Gran Chaco (Argentinien, Bolivien, Paraguay)

Die Region

Der Rio Pilcomayo entspringt in den Anden Boliviens und versickert in der Ebene des Gran Chaco, wo er die Grenze zwischen Argentinien und Paraguay bildet. Im Oberlauf lebt andine, bäuerliche Bevölkerung, in der Vorgebirgslandschaft (Präkordillere; Departamento Tarija, Bolivien) befindet sich das Wohngebiet der Guaraníes, und um Unterlauf in der Ebene des Gran Chaco leben neben Guaraníes vor allem Weenhayek, Tapiete, Wichi, Chorote, Nivaklé, Toba und Pilagá. Insbesondere der Gran Chaco ist sehr dünn besiedelt (in Paraguay 0,5 Einwohner/km² mit starker Konzentration in urbanen Siedlungen). In diesem semi-ariden Gebiet leben die indigenen Völker, Bevölkerungsmehrheit, heute in Konkurrenz mit kleinbäuerlicher Bevölkerung und extensiven Viehzuchtbetrieben um die Nutzung der natürlichen Ressourcen.

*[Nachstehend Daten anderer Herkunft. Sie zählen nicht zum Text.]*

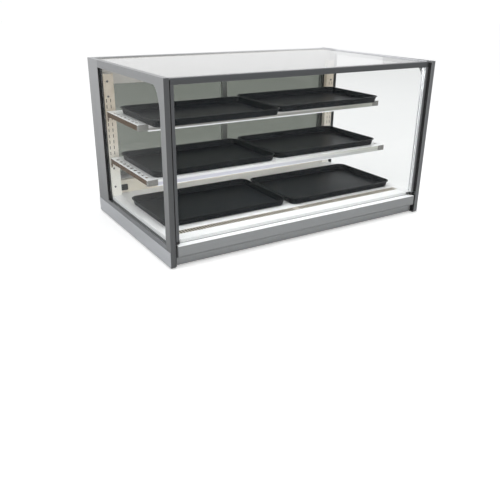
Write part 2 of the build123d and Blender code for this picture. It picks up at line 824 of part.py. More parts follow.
# ================================================================== shelves
# Each shelf is a white steel sheet, hemmed down at the back, with a row of slots along each end.
# A rail along the front edge closes the shelf with a block at each end and carries the light.
for level in shelf_rows:
    top = shelf_tops[level]
    rail_front = shelf_fronts[level]
    shelf_front = rail_front + shelf_rail_wall
    shelf_back = upright_front - shelf_back_gap
    with BuildPart() as shelf:
        block((-shelf_half, shelf_half), (shelf_front, shelf_back), (top - sheet, top))
        hem_half = flange_near - shelf_side_gap
        block((-hem_half, hem_half), (shelf_back - sheet, shelf_back), (top - shelf_hem, top))
        shelf_slot_run = shelf_back - shelf_front - 2 * shelf_rail_flange
        shelf_slot_count = int(shelf_slot_run // shelf_slot_pitch)
        with BuildSketch(Plane.XY.offset(top)):
            for side_name, side in SIDES:
                slot_x = side * (shelf_half - shelf_slot_inset)
                with Locations((slot_x, (shelf_front + shelf_back) / 2)):
                    with GridLocations(1, shelf_slot_pitch, 1, shelf_slot_count):
                        Rectangle(shelf_slot_length, shelf_slot_width)
        extrude(amount=-sheet, mode=Mode.SUBTRACT)
    save(shelf, f"{level}_shelf")

    end_inner = shelf_half - shelf_end_length
    rail_low = top - shelf_rail_drop
    notch_front = rail_front + bracket_tip_setback - pane_end_gap
    with BuildPart() as shelf_rail:
        rail_x = (-shelf_half, shelf_half)
        block(rail_x, (rail_front, shelf_front), (rail_low, top))
        for side_name, side in SIDES:
            end_x = span(side, end_inner, shelf_half)
            block(end_x, (shelf_front, notch_front), (rail_low, top - sheet))
        rail_corners = shelf_rail.edges().filter_by(Axis.Z).group_by(Axis.Y)[0]
        fillet(rail_corners, shelf_end_radius)
        block(
            (-end_inner, end_inner),
            (shelf_front, shelf_front + shelf_rail_flange),
            (top - sheet - shelf_rail_wall, top - sheet),
        )
    save(shelf_rail, f"{level}_shelf_rail")

    with BuildPart() as shelf_light:
        light_half = end_inner - glazing_gap
        light_top = top - sheet - shelf_rail_wall
        with BuildSketch(Plane.YZ.offset(-light_half)) as light_profile:
            with Locations((shelf_front + shelf_light_width / 2, light_top - shelf_light_height / 2)):
                Rectangle(shelf_light_width, shelf_light_height)
            low_corners = light_profile.vertices().group_by(Axis.Y)[0]
            fillet(low_corners.sort_by(Axis.X)[-1], shelf_light_radius)
        extrude(amount=2 * light_half)
    save(shelf_light, f"{level}_shelf_light")

# ================================================================== trays
# Pressed trays with flared sides and a flat rim, two side by side on each level. The hollow is the
# outer form brought in by the wall's thickness, measured square to the flared side.
flare_angle = atan(tray_flare / tray_height)
base_inset = tray_rim + tray_flare
hollow_inset = base_inset + tray_wall * (1 / cos(flare_angle) - tan(flare_angle))
tray_levels = {"deck": deck_top, **shelf_tops}


def tray_outline(inset):
    """The length, depth and corner radius of a tray's outline, brought in all round by an inset."""
    return (tray_length - 2 * inset, tray_depth - 2 * inset, tray_corner_radius - inset)


for level, surface in tray_levels.items():
    tray_low = surface + slide_gap
    tray_top = tray_low + tray_height
    for side_name, side in SIDES:
        tray_rear = upright_front - tray_back_gaps[level][side_name]
        tray_place = (side * (tray_length + tray_gap) / 2, tray_rear - tray_depth / 2)
        with BuildPart() as tray:
            with BuildSketch(Plane.XY.offset(tray_low)):
                with Locations(tray_place):
                    RectangleRounded(*tray_outline(base_inset))
            extrude(amount=tray_height, taper=-degrees(flare_angle))
            with BuildSketch(Plane.XY.offset(tray_top - tray_rim_thickness)):
                with Locations(tray_place):
                    RectangleRounded(*tray_outline(0))
            extrude(amount=tray_rim_thickness)
            with BuildSketch(Plane.XY.offset(tray_low + tray_wall)):
                with Locations(tray_place):
                    RectangleRounded(*tray_outline(hollow_inset))
            extrude(amount=tray_height, taper=-degrees(flare_angle), mode=Mode.SUBTRACT)
        save(tray, f"{level}_{side_name}_tray")

# ================================================================== electrical fittings
# A black twin outlet on the front of the sill feeds the shelf lights.
with BuildPart() as shelf_socket:
    with BuildSketch(Plane.XZ.offset(-sill_front)):
        with Locations((socket_inset - frame_inner, socket_level)):
            Rectangle(socket_width, socket_height)
    extrude(amount=socket_plate)
    with BuildSketch(Plane.XZ.offset(socket_plate - sill_front)):
        with Locations((socket_inset - frame_inner, socket_level)):
            with GridLocations(socket_spacing, 1, 2, 1):
                RegularPolygon(socket_radius, socket_sides)
    extrude(amount=socket_boss)
    with BuildSketch(Plane.XZ.offset(socket_plate + socket_boss - sill_front)):
        with Locations((socket_inset - frame_inner, socket_level)):
            with GridLocations(socket_spacing, 1, 2, 1):
                with GridLocations(socket_pin_spacing, 1, 2, 1):
                    Rectangle(socket_pin_width, socket_pin_height)
    extrude(amount=-socket_pin_depth, mode=Mode.SUBTRACT)
save(shelf_socket, "shelf_socket")

# The supply enters through a gland in the back of the sill.
with BuildPart() as cord_gland:
    gland_axis = Plane.XZ.offset(-sill_back).location * Pos(gland_x, fitting_level)
    with BuildSketch(Plane.XZ.offset(-sill_back)):
        with Locations((gland_x, fitting_level)):
            RegularPolygon(gland_flange_radius, 6)
    extrude(amount=-gland_flange)
    with BuildSketch(Plane.XZ.offset(-sill_back - gland_flange)):
        with Locations((gland_x, fitting_level)):
            RegularPolygon(gland_nose_radius, 6)
    extrude(amount=-gland_nose)
    inward = (Align.CENTER, Align.CENTER, Align.MIN)
    with Locations(gland_axis):
        Cylinder(gland_spigot_radius, gland_spigot, align=inward)
        bore_reach = gland_flange + gland_nose + gland_spigot
        Cylinder(gland_bore, 2 * bore_reach, mode=Mode.SUBTRACT)
save(cord_gland, "cord_gland")

# The light switch is a moulded housing with a rocker on two pins.
cavity_width = switch_width - 2 * switch_wall
cavity_height = switch_height - 2 * switch_wall
with BuildPart() as switch_housing:
    with Locations((switch_x, sill_back, fitting_level)):
        Box(
            switch_width + 2 * switch_rim,
            switch_plate,
            switch_height + 2 * switch_rim,
            align=(Align.CENTER, Align.MIN, Align.CENTER),
        )
        Box(
            switch_width,
            switch_body_depth,
            switch_height,
            align=(Align.CENTER, Align.MAX, Align.CENTER),
        )
        Box(
            cavity_width,
            2 * (switch_body_depth - switch_wall),
            cavity_height,
            mode=Mode.SUBTRACT,
        )
    with Locations((switch_x, sill_back, fitting_level)):
        Cylinder(
            rocker_pin_radius + rocker_pin_clearance,
            cavity_width + 2 * rocker_pin_reach + rocker_gap,
            rotation=(0, 90, 0),
            mode=Mode.SUBTRACT,
        )
save(switch_housing, "switch_housing")

rocker_half = cavity_height / 2 - rocker_gap
with BuildPart() as switch_rocker:
    with BuildSketch(Plane.YZ.offset(switch_x - cavity_width / 2 + rocker_gap)):
        with BuildLine():
            Polyline(
                (sill_back - rocker_depth / 2, fitting_level - rocker_half),
                (sill_back + rocker_depth / 2, fitting_level - rocker_half),
                (sill_back + rocker_depth / 2 - rocker_dish, fitting_level),
                (sill_back + rocker_depth / 2, fitting_level + rocker_half),
                (sill_back - rocker_depth / 2, fitting_level + rocker_half),
                close=True,
            )
        make_face()
    extrude(amount=cavity_width - 2 * rocker_gap)
    with Locations((switch_x, sill_back, fitting_level)):
        Cylinder(rocker_pin_radius, cavity_width + 2 * rocker_pin_reach, rotation=(0, 90, 0))
save(switch_rocker, "switch_rocker")
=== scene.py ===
import bpy
from mathutils import Matrix, Vector


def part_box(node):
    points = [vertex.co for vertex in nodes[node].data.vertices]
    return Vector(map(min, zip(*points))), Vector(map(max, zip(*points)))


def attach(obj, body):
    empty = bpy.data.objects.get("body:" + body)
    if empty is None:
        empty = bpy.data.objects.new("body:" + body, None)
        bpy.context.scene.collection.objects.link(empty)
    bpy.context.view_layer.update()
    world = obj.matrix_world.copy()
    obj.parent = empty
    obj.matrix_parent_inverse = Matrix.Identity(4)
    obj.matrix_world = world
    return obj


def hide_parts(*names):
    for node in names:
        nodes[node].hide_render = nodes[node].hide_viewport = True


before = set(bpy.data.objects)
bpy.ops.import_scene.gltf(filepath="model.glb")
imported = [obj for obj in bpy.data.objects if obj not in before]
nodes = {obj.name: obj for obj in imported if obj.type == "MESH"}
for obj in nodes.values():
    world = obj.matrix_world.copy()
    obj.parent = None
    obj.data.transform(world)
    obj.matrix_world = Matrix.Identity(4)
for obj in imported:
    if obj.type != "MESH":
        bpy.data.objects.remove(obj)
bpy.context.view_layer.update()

# ------------------------------------------------------------------ camera
# The customer's view: standing at the left front corner of the case and looking down into it.
# A short telephoto lens, level with a person's chest above the counter.
eye = Vector((-1.39414, -2.13006, 0.89649))
ahead = Vector((0.49113, 0.77715, -0.39347)).normalized()
across = Vector((0.84782, -0.53016, 0.01112)).normalized()
upward = across.cross(ahead).normalized()
bpy.ops.object.camera_add(location=eye)
camera = bpy.context.object
camera.name = "counter_view"
turned = Matrix((across, upward, -ahead)).transposed().to_4x4()
camera.matrix_world = Matrix.Translation(eye) @ turned
camera.data.sensor_width = 36.0
camera.data.lens = 42.97
camera.data.clip_end = 50.0
bpy.context.scene.camera = camera
bpy.context.scene.view_settings.view_transform = "Standard"

# ------------------------------------------------------------------ studio
# A seamless white paper floor stands in for the counter top, under an evenly white room.
# Large soft lamps stand to the left, to the right, behind and overhead.
floor_glow, glow_through_glass = 0.37, 0.55
room_light, backdrop_light = 0.8, 1.02
lamps_aim = Vector((0, 0, 0.3))


def link(tree, source, target):
    """Join an output to an input."""
    tree.links.new(source, target)


def maths(tree, operation, first, second, clamp=False):
    """A maths node; each side is a socket or a number."""
    node = tree.nodes.new("ShaderNodeMath")
    node.operation = operation
    node.use_clamp = clamp
    for slot, value in enumerate((first, second)):
        if isinstance(value, (int, float)):
            node.inputs[slot].default_value = value
        else:
            link(tree, value, node.inputs[slot])
    return node.outputs[0]


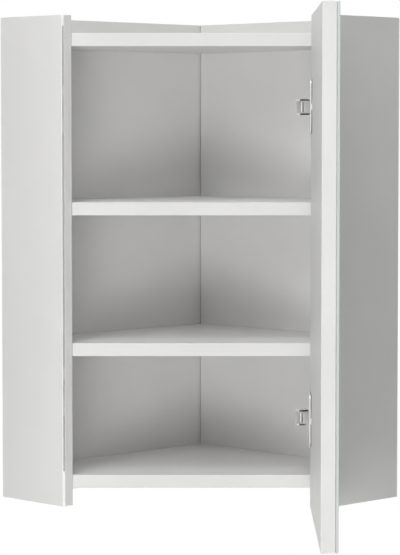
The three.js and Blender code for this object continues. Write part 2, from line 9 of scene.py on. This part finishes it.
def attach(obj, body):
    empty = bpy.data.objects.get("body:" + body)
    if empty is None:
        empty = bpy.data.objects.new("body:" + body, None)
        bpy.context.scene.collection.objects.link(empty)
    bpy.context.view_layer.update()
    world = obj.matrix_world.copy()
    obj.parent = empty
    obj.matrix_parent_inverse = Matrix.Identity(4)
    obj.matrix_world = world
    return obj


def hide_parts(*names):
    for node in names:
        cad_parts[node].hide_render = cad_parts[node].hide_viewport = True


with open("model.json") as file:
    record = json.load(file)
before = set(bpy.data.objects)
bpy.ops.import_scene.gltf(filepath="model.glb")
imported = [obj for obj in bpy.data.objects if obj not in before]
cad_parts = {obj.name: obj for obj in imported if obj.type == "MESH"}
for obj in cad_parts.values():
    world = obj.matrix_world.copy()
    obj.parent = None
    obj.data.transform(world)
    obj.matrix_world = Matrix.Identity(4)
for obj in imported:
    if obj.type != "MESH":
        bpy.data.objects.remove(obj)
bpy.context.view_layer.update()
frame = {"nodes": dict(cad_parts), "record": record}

record = frame["record"]
slotOfNode = {part["node"]: part["material_slot"] for part in record["subparts"]}
bodyOfNode = {node: body for body, nodes in record["behaviour"]["bodies"].items() for node in nodes}
print("frame loaded:", len(frame["nodes"]), "nodes")

# camera, worked out from the photo's edges: metres, degrees and the photo's own pixels
view = {"place": (0.0, -3.2897, 0.4633), "pitchDown": 3.517, "focalPixels": 2434.8, "photoHeight": 555,
        "sensorMillimetres": 36, "farthest": 60}

cameraData = bpy.data.cameras.new("photoCamera")
cameraData.sensor_width = view["sensorMillimetres"]
cameraData.lens = view["focalPixels"] / view["photoHeight"] * cameraData.sensor_width
cameraData.clip_end = view["farthest"]
camera = bpy.data.objects.new("photoCamera", cameraData)
camera.location = view["place"]
camera.rotation_euler = (radians(90 - view["pitchDown"]), 0, 0)
bpy.context.scene.collection.objects.link(camera)
bpy.context.scene.camera = camera
bpy.context.scene.view_settings.view_transform = "Standard"


# shader maths: a wire is a socket that can be added, multiplied and so on
class Wire:
    def __init__(self, tree, socket=None):
        self.tree = tree
        self.socket = socket

    def node(self, kind, settings=None, inputs=None, out=0):
        made = self.tree.nodes.new(kind)
        for name, value in (settings or {}).items():
            setattr(made, name, value)
        for name, value in (inputs or {}).items():
            if isinstance(value, Wire):
                self.tree.links.new(value.socket, made.inputs[name])
            else:
                made.inputs[name].default_value = value
        return Wire(self.tree, made.outputs[out] if made.outputs else None)

    def maths(self, operation, *values):
        return self.node("ShaderNodeMath", {"operation": operation}, dict(enumerate(values)))

    def __add__(self, other):
        return self.maths("ADD", self, other)

    __radd__ = __add__

    def __mul__(self, other):
        return self.maths("MULTIPLY", self, other)

    __rmul__ = __mul__

    def __sub__(self, other):
        return self.maths("SUBTRACT", self, other)

    def __rsub__(self, other):
        return self.maths("SUBTRACT", other, self)

    def __truediv__(self, other):
        return self.maths("DIVIDE", self, other)

    def clamped(self, low=0.0, high=1.0):
        return self.node("ShaderNodeClamp", None, {"Value": self, "Min": low, "Max": high})

    def between(self, low, high):
        return self.node("ShaderNodeMapRange", {"interpolation_type": "SMOOTHSTEP"},
                         {"Value": self, "From Min": low, "From Max": high})

    # the mix node's colour sockets share their names, so they go by number
    def mixed(self, first, second):
        return self.node("ShaderNodeMix", {"data_type": "RGBA", "blend_type": "MIX"},
                         {0: self, 6: tint(first), 7: tint(second)}, out=2)


# a colour gets its alpha; a wire is passed on
def tint(colour):
    return colour if isinstance(colour, Wire) else (*colour, 1.0)


def newMaterial(name):
    material = bpy.data.materials.new(name)
    material.use_nodes = True
    material.node_tree.nodes.clear()
    return material, Wire(material.node_tree)


def finishWith(wires, values):
    shader = wires.node("ShaderNodeBsdfPrincipled", None, values)
    wires.node("ShaderNodeOutputMaterial", None, {"Surface": shader})


def objectPlace(wires):
    return wires.node("ShaderNodeTexCoord", out="Object")


def stretched(wires, where, scale):
    return wires.node("ShaderNodeMapping", None, {"Vector": where, "Scale": scale})


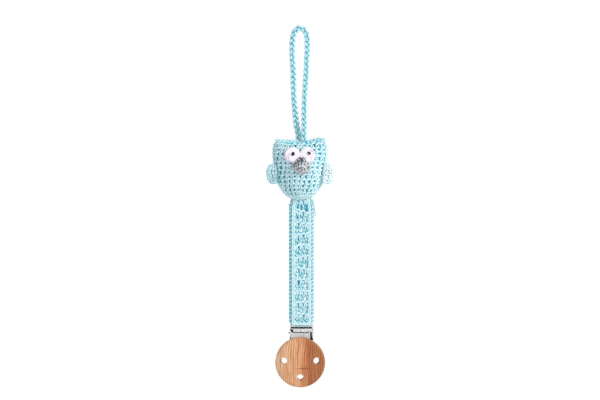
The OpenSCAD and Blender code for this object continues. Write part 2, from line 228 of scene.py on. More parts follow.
class Skin:
    """A smooth closed-round surface that stitches are laid on. rings is (t, f, 3).

    t runs from 0 at the first ring to 1 at the last, by distance along the surface, and f
    goes once round from 0 to 1. sign is 1 if the rings' own normals point outwards."""

    def __init__(self, rings, sign=1):
        p = np.asarray(rings, float)
        step = np.linalg.norm(np.diff(p, axis=0), axis=-1).mean(axis=1)
        length = np.concatenate([[0], np.cumsum(step)])
        even = np.linspace(0, length[-1], len(p))
        self.length = length[-1]
        at = np.interp(even, length, np.arange(len(p)))
        low = np.clip(at.astype(int), 0, len(p) - 2)
        mix = (at - low)[:, None, None]
        p = p[low] * (1 - mix) + p[low + 1] * mix
        along = np.gradient(p, axis=0)
        wrapped = np.concatenate([p[:, -1:], p, p[:, :1]], axis=1)
        around = np.gradient(wrapped, axis=1)[:, 1:-1]
        self.p = p
        self.n = sign * unit(np.cross(around, along))

    def at(self, t, f, lift):
        """Points at t and f, lifted off the surface, and the way out at each."""
        rows, cols = self.p.shape[:2]
        y = np.clip(t, 0, 1) * (rows - 1)
        x = np.mod(f, 1) * cols
        y0 = np.clip(y.astype(int), 0, rows - 2)
        x0 = x.astype(int) % cols
        x1 = (x0 + 1) % cols
        a = (y - y0)[..., None]
        b = (x - np.floor(x))[..., None]

        def mixed(g):
            return ((g[y0, x0] * (1 - b) + g[y0, x1] * b) * (1 - a)
                    + (g[y0 + 1, x0] * (1 - b) + g[y0 + 1, x1] * b) * a)

        out = unit(mixed(self.n))
        return mixed(self.p) + out * np.asarray(lift)[..., None], out

    def girth(self, t):
        """How far it is round the surface at t."""
        loop = np.concatenate([self.p, self.p[:, :1]], axis=1)
        round_it = np.linalg.norm(np.diff(loop, axis=1), axis=-1).sum(axis=1)
        return np.interp(t, np.linspace(0, 1, len(round_it)), round_it)

    def lining(self, name, lift, rows=48, cols=64):
        """A plain closed surface under the stitches."""
        t = np.linspace(0, 1, rows)[:, None] + np.zeros((1, cols))
        f = np.arange(cols)[None] / cols + np.zeros((rows, 1))
        p, _ = self.at(t, f, np.full(t.shape, lift))
        i = np.arange(rows - 1)[:, None] * cols
        j = np.arange(cols)[None]
        j2 = (j + 1) % cols
        quads = np.stack([i + j, i + cols + j, i + cols + j2, i + j2], -1).reshape(-1)
        caps = np.concatenate([np.arange(cols), (rows - 1) * cols + np.arange(cols)[::-1]])
        loops = np.concatenate([quads, caps])
        starts = np.concatenate([
            4 * np.arange((rows - 1) * cols), len(quads) + np.array([0, cols])])
        return new_mesh(name, p.reshape(-1, 3), loops, starts)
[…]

Politische und wirtschaftliche Charakteristika

Alle drei Anrainerstaaten haben demokratische Verfassungen. Bolivien und Paraguay befinden sich in einem Dezentralisierungsprozeß, die argentinischen Provinzen haben große Autonomie gegenüber der nationalen Regierung mit eigenen Verfassungen und Gesetzgebungskompetenz (z.B. in Landrechtsfragen).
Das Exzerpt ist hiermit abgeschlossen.